| WHAT IS REQUIRED |
Reproduce the entries exactly.

##### RECORDED INFORMATION

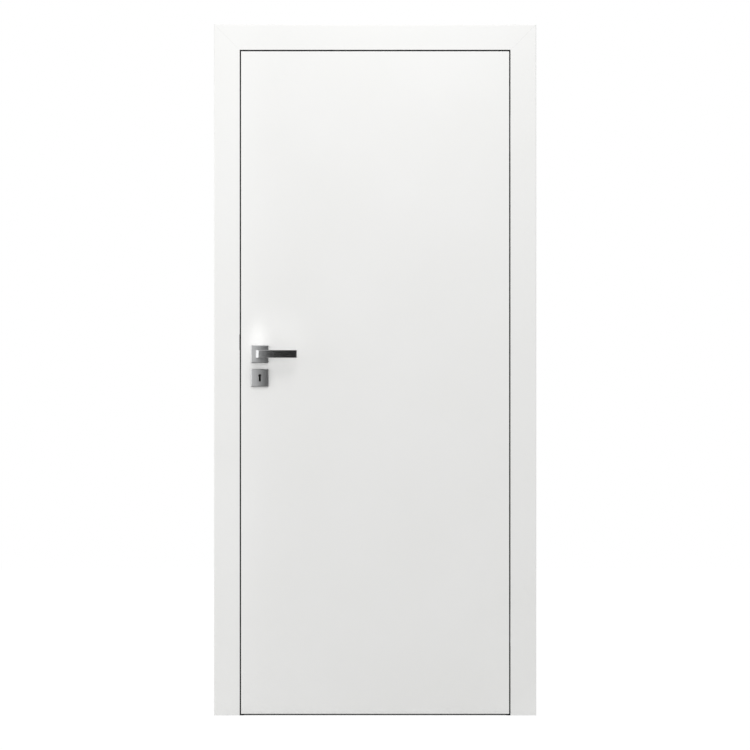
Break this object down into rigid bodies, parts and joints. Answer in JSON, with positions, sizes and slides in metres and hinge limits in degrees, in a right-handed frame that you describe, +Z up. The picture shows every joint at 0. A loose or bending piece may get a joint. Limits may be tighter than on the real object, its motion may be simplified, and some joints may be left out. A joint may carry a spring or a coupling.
{
  "type": "flush interior door in its frame",
  "caption": "White flush interior door in a lined frame, with flat casings, hidden hinges and a square lever handle.",
  "frame": {"origin": "on the flat outer face of the hinge jamb, at floor level, in the middle of the wall's thickness", "axes": "+X out of the hinge jamb into the wall beside it, +Y into the wall from the casing's front side, +Z up"},
  "size_m": [0.982, 0.196, 2.1055],
  "materials": {
    "white_paint": "white satin lacquer on smooth board",
    "satin_nickel": "satin nickel plate",
    "zinc_steel": "zinc plated",
    "rubber_seal": "soft matt seal",
    "tube_board": "raw tubular chipboard",
    "strike_plastic": "black moulded"
  },
  "bodies": {
    "frame": {"hinge_jamb": "white_paint", "lock_jamb": "white_paint", "head_jamb": "white_paint", "front_casing_hinge_side": "white_paint", "front_casing_lock_side": "white_paint", "front_casing_head": "white_paint", "back_casing_hinge_side": "white_paint", "back_casing_lock_side": "white_paint", "back_casing_head": "white_paint", "seal_hinge_side": "rubber_seal", "seal_lock_side": "rubber_seal", "seal_head": "rubber_seal", "strike_plate": "zinc_steel", "strike_box": "strike_plastic", "lower_frame_cup": "zinc_steel", "upper_frame_cup": "zinc_steel"},
    "leaf": {"front_skin": "white_paint", "back_skin": "white_paint", "hinge_stile": "white_paint", "lower_lock_stile": "white_paint", "upper_lock_stile": "white_paint", "lock_block": "white_paint", "top_rail": "white_paint", "bottom_rail": "white_paint", "leaf_core": "tube_board", "lock_case": "zinc_steel", "lock_faceplate": "zinc_steel", "latch_bolt": "strike_plastic", "dead_bolt": "zinc_steel", "front_rose": "satin_nickel", "back_rose": "satin_nickel", "front_key_plate": "satin_nickel", "back_key_plate": "satin_nickel", "lower_leaf_cup": "zinc_steel", "upper_leaf_cup": "zinc_steel"},
    "handle": {"front_lever": "satin_nickel", "back_lever": "satin_nickel", "spindle": "zinc_steel"},
    "hinge_outer_arms": {"lower_outer_arms": "zinc_steel", "upper_outer_arms": "zinc_steel"},
    "hinge_middle_arms": {"lower_middle_arm": "zinc_steel", "upper_middle_arm": "zinc_steel"}
  },
  "joints": [
    {"name": "door_swing", "type": "hinge", "parent": "frame", "child": "leaf", "pos_m": [-0.0455, -0.073, 1.0205], "axis": [0, 0, 1], "range_deg": [0, 170]},
    {"name": "lever_turn", "type": "hinge", "parent": "leaf", "child": "handle", "pos_m": [-0.8072, -0.05, 1.1007], "axis": [0, 1, 0], "range_deg": [0, 45], "stiffness_Nm_per_rad": 1.5, "springref_deg": -22.92},
    {"name": "outer_arm_turn", "type": "hinge", "parent": "frame", "child": "hinge_outer_arms", "pos_m": [-0.041, -0.062, 1.0205], "axis": [0, 0, 1], "range_deg": [0, 170]},
    {"name": "middle_arm_turn", "type": "hinge", "parent": "leaf", "child": "hinge_middle_arms", "pos_m": [-0.05, -0.062, 1.0205], "axis": [0, 0, 1], "range_deg": [-170, 0]}
  ],
  "couplings": [
    {"joint": "outer_arm_turn", "follows": "door_swing", "ratio": 1},
    {"joint": "middle_arm_turn", "follows": "door_swing", "ratio": -1}
  ]
}
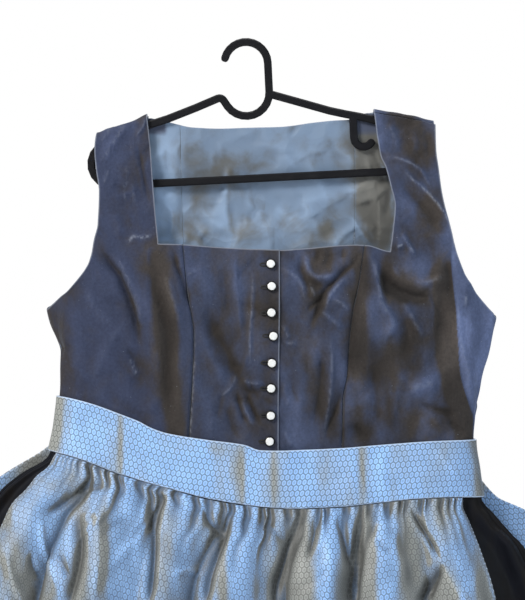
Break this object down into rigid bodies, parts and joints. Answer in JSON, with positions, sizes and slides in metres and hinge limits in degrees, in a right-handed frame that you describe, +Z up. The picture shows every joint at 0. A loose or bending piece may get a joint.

##########

| FULL OUTPUT |
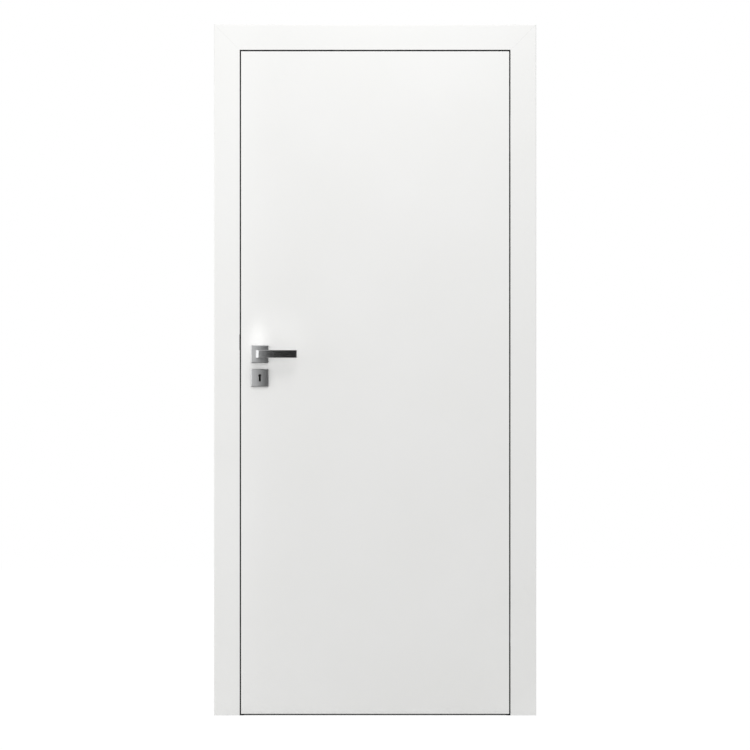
Break this object down into rigid bodies, parts and joints. Answer in JSON, with positions, sizes and slides in metres and hinge limits in degrees, in a right-handed frame that you describe, +Z up. The picture shows every joint at 0. A loose or bending piece may get a joint. Limits may be tighter than on the real object, its motion may be simplified, and some joints may be left out. A joint may carry a spring or a coupling.
{
  "type": "flush interior door in its frame",
  "caption": "White flush interior door in a lined frame, with flat casings, hidden hinges and a square lever handle.",
  "frame": {"origin": "on the flat outer face of the hinge jamb, at floor level, in the middle of the wall's thickness", "axes": "+X out of the hinge jamb into the wall beside it, +Y into the wall from the casing's front side, +Z up"},
  "size_m": [0.982, 0.196, 2.1055],
  "materials": {
    "white_paint": "white satin lacquer on smooth board",
    "satin_nickel": "satin nickel plate",
    "zinc_steel": "zinc plated",
    "rubber_seal": "soft matt seal",
    "tube_board": "raw tubular chipboard",
    "strike_plastic": "black moulded"
  },
  "bodies": {
    "frame": {"hinge_jamb": "white_paint", "lock_jamb": "white_paint", "head_jamb": "white_paint", "front_casing_hinge_side": "white_paint", "front_casing_lock_side": "white_paint", "front_casing_head": "white_paint", "back_casing_hinge_side": "white_paint", "back_casing_lock_side": "white_paint", "back_casing_head": "white_paint", "seal_hinge_side": "rubber_seal", "seal_lock_side": "rubber_seal", "seal_head": "rubber_seal", "strike_plate": "zinc_steel", "strike_box": "strike_plastic", "lower_frame_cup": "zinc_steel", "upper_frame_cup": "zinc_steel"},
    "leaf": {"front_skin": "white_paint", "back_skin": "white_paint", "hinge_stile": "white_paint", "lower_lock_stile": "white_paint", "upper_lock_stile": "white_paint", "lock_block": "white_paint", "top_rail": "white_paint", "bottom_rail": "white_paint", "leaf_core": "tube_board", "lock_case": "zinc_steel", "lock_faceplate": "zinc_steel", "latch_bolt": "strike_plastic", "dead_bolt": "zinc_steel", "front_rose": "satin_nickel", "back_rose": "satin_nickel", "front_key_plate": "satin_nickel", "back_key_plate": "satin_nickel", "lower_leaf_cup": "zinc_steel", "upper_leaf_cup": "zinc_steel"},
    "handle": {"front_lever": "satin_nickel", "back_lever": "satin_nickel", "spindle": "zinc_steel"},
    "hinge_outer_arms": {"lower_outer_arms": "zinc_steel", "upper_outer_arms": "zinc_steel"},
    "hinge_middle_arms": {"lower_middle_arm": "zinc_steel", "upper_middle_arm": "zinc_steel"}
  },
  "joints": [
    {"name": "door_swing", "type": "hinge", "parent": "frame", "child": "leaf", "pos_m": [-0.0455, -0.073, 1.0205], "axis": [0, 0, 1], "range_deg": [0, 170]},
    {"name": "lever_turn", "type": "hinge", "parent": "leaf", "child": "handle", "pos_m": [-0.8072, -0.05, 1.1007], "axis": [0, 1, 0], "range_deg": [0, 45], "stiffness_Nm_per_rad": 1.5, "springref_deg": -22.92},
    {"name": "outer_arm_turn", "type": "hinge", "parent": "frame", "child": "hinge_outer_arms", "pos_m": [-0.041, -0.062, 1.0205], "axis": [0, 0, 1], "range_deg": [0, 170]},
    {"name": "middle_arm_turn", "type": "hinge", "parent": "leaf", "child": "hinge_middle_arms", "pos_m": [-0.05, -0.062, 1.0205], "axis": [0, 0, 1], "range_deg": [-170, 0]}
  ],
  "couplings": [
    {"joint": "outer_arm_turn", "follows": "door_swing", "ratio": 1},
    {"joint": "middle_arm_turn", "follows": "door_swing", "ratio": -1}
  ]
}
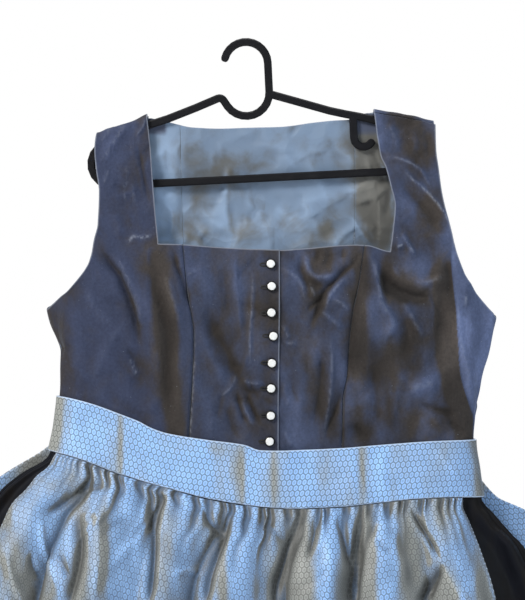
Break this object down into rigid bodies, parts and joints. Answer in JSON, with positions, sizes and slides in metres and hinge limits in degrees, in a right-handed frame that you describe, +Z up. The picture shows every joint at 0. A loose or bending piece may get a joint.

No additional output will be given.